#### What is needed
From the records below, pull each line that has "empty".

#### Record extracts

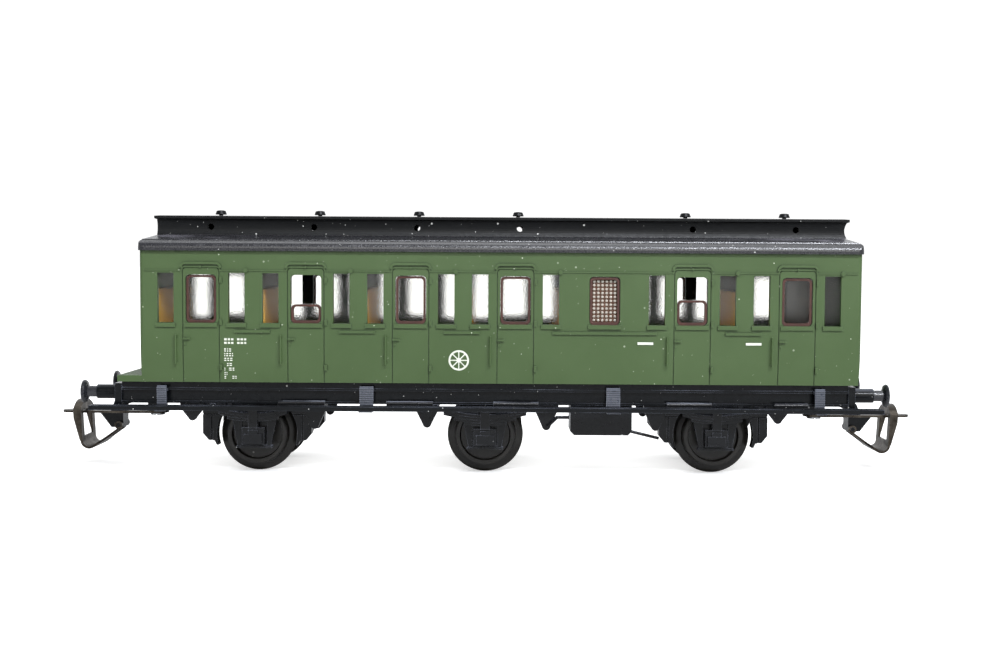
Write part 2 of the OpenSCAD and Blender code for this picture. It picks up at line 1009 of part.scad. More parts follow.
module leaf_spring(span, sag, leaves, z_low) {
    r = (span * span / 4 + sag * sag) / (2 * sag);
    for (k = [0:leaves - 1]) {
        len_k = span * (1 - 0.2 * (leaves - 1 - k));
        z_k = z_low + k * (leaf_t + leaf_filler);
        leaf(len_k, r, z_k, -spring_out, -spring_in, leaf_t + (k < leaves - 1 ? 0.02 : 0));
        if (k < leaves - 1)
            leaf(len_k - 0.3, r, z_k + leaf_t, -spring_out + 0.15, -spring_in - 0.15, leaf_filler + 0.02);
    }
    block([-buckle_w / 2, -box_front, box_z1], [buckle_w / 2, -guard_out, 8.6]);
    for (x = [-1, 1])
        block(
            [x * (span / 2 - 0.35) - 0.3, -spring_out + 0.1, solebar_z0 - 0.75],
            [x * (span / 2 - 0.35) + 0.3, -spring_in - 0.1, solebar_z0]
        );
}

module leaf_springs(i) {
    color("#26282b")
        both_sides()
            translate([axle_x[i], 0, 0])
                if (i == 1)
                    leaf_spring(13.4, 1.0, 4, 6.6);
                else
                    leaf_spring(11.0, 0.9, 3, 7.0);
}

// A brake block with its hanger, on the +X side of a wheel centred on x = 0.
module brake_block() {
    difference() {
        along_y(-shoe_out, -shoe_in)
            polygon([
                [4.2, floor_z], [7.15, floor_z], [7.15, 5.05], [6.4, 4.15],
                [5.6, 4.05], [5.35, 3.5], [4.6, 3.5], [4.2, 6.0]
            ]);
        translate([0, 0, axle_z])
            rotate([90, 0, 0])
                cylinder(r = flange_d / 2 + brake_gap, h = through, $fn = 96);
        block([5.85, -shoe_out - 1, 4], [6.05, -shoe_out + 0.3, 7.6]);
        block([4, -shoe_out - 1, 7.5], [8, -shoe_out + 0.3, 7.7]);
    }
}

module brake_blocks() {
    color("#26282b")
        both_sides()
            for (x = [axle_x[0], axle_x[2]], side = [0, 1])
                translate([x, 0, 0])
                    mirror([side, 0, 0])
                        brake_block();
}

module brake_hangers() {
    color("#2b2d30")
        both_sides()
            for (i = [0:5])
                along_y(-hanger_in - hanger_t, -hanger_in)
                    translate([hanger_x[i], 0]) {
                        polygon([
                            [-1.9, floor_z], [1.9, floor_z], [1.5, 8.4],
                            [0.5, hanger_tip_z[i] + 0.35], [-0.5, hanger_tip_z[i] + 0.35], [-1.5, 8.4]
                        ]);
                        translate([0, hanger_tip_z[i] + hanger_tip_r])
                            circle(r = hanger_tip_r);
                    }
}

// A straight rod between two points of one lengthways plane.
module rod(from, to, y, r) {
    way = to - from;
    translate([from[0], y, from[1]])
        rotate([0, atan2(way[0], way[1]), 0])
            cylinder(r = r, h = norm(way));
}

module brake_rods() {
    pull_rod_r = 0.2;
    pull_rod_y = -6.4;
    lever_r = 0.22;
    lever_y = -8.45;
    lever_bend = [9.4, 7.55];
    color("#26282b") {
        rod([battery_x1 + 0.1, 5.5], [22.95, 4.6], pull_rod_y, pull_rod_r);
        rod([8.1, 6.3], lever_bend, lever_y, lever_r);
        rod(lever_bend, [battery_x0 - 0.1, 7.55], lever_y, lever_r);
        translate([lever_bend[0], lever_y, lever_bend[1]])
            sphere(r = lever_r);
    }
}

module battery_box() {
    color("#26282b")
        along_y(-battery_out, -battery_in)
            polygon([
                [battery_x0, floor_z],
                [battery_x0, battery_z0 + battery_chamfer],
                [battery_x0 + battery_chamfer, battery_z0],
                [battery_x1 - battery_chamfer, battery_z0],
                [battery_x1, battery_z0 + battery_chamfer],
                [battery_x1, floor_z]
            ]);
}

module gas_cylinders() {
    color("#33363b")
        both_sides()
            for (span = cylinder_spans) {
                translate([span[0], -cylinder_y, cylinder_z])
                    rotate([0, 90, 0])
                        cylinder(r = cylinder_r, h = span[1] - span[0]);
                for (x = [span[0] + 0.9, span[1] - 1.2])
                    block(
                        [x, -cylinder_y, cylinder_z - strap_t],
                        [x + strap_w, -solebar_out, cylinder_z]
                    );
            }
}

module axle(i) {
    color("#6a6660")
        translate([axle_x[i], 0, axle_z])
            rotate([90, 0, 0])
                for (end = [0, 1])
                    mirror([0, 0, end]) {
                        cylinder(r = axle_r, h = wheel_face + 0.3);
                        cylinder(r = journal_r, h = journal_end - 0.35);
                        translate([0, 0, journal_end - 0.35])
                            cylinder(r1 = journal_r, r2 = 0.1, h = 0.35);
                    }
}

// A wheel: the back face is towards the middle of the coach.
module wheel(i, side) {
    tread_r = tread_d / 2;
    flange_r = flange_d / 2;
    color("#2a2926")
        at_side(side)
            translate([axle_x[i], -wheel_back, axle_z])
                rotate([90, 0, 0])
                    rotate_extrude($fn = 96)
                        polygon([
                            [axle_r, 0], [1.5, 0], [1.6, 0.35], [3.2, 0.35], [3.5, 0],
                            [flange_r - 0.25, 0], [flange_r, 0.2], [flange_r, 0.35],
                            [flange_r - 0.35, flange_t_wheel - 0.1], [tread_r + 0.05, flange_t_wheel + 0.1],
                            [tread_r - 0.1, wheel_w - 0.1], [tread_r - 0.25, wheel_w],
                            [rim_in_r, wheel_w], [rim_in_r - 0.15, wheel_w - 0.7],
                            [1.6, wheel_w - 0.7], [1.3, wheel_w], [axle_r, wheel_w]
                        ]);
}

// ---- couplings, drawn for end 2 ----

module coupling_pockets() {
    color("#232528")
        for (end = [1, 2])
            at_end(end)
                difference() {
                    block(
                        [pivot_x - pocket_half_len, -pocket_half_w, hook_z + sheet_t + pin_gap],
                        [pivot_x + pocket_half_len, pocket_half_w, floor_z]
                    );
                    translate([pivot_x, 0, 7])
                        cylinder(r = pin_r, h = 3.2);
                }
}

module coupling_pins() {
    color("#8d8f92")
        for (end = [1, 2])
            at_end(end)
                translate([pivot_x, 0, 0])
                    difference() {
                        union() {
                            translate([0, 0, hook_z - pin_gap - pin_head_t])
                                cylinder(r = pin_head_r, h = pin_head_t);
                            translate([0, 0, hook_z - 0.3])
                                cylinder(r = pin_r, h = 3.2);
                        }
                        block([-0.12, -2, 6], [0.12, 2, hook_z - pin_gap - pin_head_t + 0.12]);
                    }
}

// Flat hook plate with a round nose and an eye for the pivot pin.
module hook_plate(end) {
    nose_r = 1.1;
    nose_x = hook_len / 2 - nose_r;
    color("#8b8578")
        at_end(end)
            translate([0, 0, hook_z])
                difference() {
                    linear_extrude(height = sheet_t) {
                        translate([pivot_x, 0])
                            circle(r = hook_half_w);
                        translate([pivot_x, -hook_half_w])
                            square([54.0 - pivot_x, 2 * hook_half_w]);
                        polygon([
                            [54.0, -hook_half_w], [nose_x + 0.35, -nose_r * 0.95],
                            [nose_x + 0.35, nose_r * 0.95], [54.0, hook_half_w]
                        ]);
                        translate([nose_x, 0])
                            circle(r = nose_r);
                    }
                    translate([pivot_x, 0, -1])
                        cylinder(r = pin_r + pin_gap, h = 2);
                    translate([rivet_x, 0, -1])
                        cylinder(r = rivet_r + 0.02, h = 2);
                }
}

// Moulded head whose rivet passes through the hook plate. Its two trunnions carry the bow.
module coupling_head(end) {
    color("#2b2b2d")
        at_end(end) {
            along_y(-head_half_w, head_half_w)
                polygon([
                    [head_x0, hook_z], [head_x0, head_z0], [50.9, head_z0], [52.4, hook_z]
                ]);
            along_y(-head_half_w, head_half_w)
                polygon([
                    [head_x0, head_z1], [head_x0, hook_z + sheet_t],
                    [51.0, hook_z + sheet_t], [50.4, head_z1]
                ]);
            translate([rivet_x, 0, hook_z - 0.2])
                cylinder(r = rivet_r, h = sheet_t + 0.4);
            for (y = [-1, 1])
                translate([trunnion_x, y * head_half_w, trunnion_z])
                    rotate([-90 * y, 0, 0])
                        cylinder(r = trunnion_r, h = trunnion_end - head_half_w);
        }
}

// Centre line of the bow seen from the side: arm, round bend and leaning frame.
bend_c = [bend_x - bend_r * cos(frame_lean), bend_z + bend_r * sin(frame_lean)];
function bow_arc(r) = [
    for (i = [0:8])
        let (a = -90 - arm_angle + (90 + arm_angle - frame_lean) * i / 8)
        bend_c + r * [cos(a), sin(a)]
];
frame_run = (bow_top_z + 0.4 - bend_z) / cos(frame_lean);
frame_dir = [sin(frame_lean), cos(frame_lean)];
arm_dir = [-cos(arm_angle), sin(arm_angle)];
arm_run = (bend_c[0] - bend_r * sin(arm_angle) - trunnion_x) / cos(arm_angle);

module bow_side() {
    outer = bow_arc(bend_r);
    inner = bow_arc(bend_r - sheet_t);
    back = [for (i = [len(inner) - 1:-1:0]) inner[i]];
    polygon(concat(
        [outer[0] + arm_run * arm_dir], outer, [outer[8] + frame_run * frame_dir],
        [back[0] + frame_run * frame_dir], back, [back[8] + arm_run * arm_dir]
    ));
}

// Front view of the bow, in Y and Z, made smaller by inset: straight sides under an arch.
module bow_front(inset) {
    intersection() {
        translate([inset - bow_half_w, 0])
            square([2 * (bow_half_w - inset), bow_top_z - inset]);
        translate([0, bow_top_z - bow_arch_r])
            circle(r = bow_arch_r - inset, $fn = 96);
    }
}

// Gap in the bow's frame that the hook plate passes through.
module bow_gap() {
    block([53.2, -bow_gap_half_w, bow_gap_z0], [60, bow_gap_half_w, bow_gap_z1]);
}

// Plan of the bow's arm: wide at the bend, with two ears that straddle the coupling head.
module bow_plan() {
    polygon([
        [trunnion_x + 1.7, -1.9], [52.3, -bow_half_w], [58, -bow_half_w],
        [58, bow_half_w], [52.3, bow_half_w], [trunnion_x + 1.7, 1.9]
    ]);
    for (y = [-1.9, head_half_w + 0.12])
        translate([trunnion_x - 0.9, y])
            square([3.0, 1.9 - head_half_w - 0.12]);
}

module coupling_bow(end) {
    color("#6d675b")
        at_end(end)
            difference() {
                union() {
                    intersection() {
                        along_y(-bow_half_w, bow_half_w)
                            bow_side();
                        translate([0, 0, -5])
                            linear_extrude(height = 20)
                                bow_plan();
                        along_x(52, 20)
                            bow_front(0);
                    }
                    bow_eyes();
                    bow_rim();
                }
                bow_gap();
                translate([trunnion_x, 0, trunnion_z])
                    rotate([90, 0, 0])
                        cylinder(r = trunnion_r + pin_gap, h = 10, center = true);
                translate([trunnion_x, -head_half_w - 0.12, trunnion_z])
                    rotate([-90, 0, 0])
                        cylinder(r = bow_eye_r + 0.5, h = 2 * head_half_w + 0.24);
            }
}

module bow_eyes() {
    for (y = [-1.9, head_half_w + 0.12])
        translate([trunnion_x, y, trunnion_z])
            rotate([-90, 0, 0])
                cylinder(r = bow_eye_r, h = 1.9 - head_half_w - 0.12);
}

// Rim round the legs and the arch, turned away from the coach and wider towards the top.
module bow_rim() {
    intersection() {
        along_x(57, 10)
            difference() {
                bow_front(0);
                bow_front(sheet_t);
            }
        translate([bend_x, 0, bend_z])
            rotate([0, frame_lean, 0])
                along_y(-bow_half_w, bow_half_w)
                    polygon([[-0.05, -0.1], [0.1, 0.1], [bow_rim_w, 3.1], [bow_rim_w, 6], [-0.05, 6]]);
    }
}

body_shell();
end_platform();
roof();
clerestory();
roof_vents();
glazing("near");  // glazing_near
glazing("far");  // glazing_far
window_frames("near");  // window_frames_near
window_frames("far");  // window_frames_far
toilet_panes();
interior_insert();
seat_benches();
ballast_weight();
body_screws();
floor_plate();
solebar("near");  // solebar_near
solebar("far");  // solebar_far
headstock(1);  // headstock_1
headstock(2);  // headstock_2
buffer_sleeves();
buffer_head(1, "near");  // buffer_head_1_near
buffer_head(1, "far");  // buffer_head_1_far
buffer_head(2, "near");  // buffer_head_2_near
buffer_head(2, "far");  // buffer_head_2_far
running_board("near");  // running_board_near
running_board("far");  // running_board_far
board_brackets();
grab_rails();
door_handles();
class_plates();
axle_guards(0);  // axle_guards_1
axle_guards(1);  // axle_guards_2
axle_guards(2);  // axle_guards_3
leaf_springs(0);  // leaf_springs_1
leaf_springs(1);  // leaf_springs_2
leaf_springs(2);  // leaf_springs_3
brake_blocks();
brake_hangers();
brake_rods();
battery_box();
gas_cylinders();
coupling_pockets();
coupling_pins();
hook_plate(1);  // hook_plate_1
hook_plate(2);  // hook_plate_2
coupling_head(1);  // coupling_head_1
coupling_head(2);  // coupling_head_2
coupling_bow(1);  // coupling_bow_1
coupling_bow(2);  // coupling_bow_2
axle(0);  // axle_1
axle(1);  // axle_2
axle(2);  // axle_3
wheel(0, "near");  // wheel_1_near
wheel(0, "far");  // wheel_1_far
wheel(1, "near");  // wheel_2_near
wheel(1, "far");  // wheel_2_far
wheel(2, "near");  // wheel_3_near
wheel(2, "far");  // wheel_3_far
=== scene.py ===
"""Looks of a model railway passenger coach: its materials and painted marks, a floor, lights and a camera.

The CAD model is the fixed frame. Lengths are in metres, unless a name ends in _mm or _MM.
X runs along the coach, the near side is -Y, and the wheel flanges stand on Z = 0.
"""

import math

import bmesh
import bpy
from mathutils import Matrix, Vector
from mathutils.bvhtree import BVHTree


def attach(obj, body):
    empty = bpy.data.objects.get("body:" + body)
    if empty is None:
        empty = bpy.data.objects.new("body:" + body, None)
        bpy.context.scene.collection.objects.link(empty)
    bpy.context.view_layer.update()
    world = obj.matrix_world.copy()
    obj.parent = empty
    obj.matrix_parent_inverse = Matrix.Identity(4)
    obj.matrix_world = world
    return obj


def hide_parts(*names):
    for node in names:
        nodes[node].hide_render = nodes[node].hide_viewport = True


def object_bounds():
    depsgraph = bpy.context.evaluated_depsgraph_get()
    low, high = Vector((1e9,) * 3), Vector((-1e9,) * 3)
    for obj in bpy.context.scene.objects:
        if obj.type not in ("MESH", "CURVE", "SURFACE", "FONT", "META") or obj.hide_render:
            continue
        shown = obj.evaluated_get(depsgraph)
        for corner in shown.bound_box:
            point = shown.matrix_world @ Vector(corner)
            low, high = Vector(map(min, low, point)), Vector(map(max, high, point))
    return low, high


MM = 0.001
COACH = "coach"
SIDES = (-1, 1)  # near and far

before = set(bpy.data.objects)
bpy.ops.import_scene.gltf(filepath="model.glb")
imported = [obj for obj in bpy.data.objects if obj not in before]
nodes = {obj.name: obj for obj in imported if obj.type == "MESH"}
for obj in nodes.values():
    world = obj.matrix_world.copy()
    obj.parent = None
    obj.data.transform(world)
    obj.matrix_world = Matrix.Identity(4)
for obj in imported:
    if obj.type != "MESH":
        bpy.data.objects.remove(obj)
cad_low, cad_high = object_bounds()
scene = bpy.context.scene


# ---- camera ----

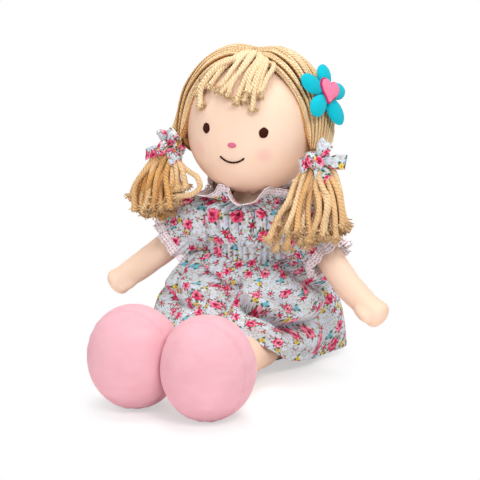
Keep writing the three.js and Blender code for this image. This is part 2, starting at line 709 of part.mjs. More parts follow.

#### Response to the task
    empty = bpy.data.objects.get("body:" + body)
    if empty is None:
        empty = bpy.data.objects.new("body:" + body, None)
        bpy.context.scene.collection.objects.link(empty)
    obj.parent = empty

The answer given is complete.